▸ **WRITTEN INSTRUCTION**
Starting at the line that contains "obj.matrix_world = Matrix.Identity(4)", copy every line down to the line that contains "BORE_CONTRAST = 6000.0", inclusive, exactly as it stands. Omit all other lines.

▸ **GIVEN INFORMATION**

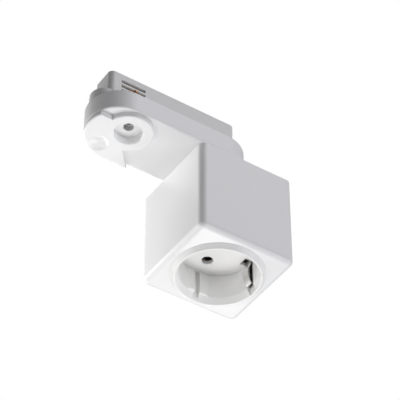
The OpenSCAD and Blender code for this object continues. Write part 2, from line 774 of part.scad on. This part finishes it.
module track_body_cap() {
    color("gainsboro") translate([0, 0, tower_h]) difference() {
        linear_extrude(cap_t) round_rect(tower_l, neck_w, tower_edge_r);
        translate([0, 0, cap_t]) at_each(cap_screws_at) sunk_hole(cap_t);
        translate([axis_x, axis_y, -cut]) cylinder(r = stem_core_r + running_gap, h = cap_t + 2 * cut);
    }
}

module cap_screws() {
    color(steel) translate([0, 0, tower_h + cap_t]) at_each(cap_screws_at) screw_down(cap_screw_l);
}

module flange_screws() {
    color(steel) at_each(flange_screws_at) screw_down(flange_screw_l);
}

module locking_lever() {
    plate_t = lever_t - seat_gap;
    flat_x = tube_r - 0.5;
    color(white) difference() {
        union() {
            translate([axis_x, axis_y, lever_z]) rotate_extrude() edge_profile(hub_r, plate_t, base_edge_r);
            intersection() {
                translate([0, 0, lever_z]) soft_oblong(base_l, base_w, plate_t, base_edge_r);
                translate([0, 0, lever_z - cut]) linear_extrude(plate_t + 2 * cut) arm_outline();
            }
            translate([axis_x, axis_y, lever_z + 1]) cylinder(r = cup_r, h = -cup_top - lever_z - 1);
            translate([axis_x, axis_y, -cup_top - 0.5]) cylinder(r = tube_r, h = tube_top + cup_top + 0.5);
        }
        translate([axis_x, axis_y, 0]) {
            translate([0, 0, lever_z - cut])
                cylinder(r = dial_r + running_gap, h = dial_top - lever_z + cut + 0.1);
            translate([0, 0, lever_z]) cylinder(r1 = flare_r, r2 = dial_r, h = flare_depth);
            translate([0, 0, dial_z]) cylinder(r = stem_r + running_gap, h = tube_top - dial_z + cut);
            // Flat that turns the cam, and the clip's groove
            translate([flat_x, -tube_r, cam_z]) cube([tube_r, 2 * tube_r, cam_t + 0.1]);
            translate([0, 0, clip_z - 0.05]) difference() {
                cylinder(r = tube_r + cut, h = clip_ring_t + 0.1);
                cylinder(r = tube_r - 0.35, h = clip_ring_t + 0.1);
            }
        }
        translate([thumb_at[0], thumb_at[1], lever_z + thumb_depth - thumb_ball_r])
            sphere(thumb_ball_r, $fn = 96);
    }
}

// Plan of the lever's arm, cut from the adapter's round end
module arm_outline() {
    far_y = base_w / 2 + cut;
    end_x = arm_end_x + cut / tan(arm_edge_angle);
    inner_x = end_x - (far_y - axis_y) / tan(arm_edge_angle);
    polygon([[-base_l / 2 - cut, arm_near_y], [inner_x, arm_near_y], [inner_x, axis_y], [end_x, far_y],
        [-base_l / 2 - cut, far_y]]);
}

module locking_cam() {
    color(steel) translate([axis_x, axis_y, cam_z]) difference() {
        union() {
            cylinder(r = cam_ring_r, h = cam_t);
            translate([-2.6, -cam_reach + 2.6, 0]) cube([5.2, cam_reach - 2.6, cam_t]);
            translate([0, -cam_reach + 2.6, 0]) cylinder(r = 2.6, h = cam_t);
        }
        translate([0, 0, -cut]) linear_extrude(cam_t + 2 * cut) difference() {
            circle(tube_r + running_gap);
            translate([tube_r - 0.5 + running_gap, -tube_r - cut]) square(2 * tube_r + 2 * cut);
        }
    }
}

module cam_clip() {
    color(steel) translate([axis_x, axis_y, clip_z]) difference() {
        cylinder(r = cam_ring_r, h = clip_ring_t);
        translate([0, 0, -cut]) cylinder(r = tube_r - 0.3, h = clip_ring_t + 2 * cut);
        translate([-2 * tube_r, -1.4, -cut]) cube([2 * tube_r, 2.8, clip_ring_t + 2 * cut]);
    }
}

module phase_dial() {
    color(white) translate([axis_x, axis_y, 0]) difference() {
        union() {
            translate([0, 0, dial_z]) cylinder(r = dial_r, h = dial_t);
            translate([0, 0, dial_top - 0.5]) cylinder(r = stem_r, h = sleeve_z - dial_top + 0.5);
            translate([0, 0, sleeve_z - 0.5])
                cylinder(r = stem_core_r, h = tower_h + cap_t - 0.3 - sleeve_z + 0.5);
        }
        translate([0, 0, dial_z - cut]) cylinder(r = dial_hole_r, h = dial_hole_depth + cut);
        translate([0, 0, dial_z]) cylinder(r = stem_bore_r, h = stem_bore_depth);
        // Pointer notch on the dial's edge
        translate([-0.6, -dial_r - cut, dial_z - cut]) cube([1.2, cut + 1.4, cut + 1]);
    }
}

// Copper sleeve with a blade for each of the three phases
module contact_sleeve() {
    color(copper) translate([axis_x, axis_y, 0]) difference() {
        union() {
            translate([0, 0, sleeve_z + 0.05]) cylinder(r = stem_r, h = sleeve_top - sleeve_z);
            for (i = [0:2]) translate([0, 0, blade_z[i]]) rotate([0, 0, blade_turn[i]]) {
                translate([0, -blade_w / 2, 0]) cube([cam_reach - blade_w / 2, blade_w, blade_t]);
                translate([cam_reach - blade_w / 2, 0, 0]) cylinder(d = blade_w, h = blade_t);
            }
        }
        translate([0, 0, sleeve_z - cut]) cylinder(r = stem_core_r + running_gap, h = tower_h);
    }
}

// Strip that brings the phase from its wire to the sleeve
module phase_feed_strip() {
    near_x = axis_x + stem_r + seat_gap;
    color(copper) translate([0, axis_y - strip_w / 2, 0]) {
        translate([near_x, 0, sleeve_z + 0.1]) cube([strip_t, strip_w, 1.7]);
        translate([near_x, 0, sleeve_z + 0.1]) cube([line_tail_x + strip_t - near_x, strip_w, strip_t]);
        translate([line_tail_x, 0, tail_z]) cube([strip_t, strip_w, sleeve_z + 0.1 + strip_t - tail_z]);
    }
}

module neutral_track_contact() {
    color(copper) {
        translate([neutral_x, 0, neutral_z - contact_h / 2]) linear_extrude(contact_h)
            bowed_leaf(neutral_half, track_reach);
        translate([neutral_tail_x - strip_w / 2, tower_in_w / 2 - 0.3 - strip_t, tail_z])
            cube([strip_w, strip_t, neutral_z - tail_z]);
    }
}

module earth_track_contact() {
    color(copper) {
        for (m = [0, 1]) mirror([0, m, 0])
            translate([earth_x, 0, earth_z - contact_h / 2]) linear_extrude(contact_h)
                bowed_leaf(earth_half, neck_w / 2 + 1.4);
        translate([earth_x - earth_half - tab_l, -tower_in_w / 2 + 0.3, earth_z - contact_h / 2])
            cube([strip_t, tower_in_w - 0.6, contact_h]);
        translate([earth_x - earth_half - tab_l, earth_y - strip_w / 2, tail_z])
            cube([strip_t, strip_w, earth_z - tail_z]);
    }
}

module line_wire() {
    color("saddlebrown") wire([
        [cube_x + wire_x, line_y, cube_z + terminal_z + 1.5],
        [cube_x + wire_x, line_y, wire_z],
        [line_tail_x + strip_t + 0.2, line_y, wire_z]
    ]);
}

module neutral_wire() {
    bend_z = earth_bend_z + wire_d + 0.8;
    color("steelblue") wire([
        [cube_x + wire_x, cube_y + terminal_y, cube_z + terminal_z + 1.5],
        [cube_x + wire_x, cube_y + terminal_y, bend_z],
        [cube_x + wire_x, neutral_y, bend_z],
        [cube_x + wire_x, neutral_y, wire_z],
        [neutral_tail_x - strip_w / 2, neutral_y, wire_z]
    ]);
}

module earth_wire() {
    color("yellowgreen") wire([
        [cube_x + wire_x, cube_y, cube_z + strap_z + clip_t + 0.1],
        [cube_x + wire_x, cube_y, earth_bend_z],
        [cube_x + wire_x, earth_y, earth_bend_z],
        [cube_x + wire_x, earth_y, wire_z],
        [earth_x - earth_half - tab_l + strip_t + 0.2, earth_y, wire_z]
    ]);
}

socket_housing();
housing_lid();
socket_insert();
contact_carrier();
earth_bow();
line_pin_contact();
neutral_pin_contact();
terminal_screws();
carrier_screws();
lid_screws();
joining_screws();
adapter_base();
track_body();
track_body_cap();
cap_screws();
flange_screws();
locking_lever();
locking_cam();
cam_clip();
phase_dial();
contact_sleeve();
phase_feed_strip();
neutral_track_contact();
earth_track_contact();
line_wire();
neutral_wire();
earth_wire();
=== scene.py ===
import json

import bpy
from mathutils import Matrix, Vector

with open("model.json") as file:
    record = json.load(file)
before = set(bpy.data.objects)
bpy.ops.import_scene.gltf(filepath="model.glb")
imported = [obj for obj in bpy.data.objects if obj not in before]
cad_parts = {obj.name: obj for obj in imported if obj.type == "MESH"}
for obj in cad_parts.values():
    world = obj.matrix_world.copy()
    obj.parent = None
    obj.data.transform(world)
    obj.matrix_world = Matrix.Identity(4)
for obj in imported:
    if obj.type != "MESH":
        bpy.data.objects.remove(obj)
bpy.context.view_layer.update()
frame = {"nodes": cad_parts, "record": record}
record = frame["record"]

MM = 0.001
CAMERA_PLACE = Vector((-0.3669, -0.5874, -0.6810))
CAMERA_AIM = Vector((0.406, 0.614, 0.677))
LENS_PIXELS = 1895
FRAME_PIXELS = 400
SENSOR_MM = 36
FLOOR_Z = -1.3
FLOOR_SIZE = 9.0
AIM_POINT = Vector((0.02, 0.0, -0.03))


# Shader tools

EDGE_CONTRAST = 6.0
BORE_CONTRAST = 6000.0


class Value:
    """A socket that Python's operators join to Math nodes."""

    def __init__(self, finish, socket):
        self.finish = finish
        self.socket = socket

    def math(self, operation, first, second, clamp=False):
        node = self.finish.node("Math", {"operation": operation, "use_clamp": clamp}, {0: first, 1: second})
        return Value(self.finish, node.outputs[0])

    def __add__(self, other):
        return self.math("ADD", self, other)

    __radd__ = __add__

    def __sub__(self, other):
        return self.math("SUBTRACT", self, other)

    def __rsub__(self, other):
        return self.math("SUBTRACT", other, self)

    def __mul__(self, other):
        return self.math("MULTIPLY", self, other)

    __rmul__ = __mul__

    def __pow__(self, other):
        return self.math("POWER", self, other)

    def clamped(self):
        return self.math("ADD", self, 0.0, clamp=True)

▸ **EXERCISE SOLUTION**
    obj.matrix_world = Matrix.Identity(4)
for obj in imported:
    if obj.type != "MESH":
        bpy.data.objects.remove(obj)
bpy.context.view_layer.update()
frame = {"nodes": cad_parts, "record": record}
record = frame["record"]

MM = 0.001
CAMERA_PLACE = Vector((-0.3669, -0.5874, -0.6810))
CAMERA_AIM = Vector((0.406, 0.614, 0.677))
LENS_PIXELS = 1895
FRAME_PIXELS = 400
SENSOR_MM = 36
FLOOR_Z = -1.3
FLOOR_SIZE = 9.0
AIM_POINT = Vector((0.02, 0.0, -0.03))


# Shader tools

EDGE_CONTRAST = 6.0
BORE_CONTRAST = 6000.0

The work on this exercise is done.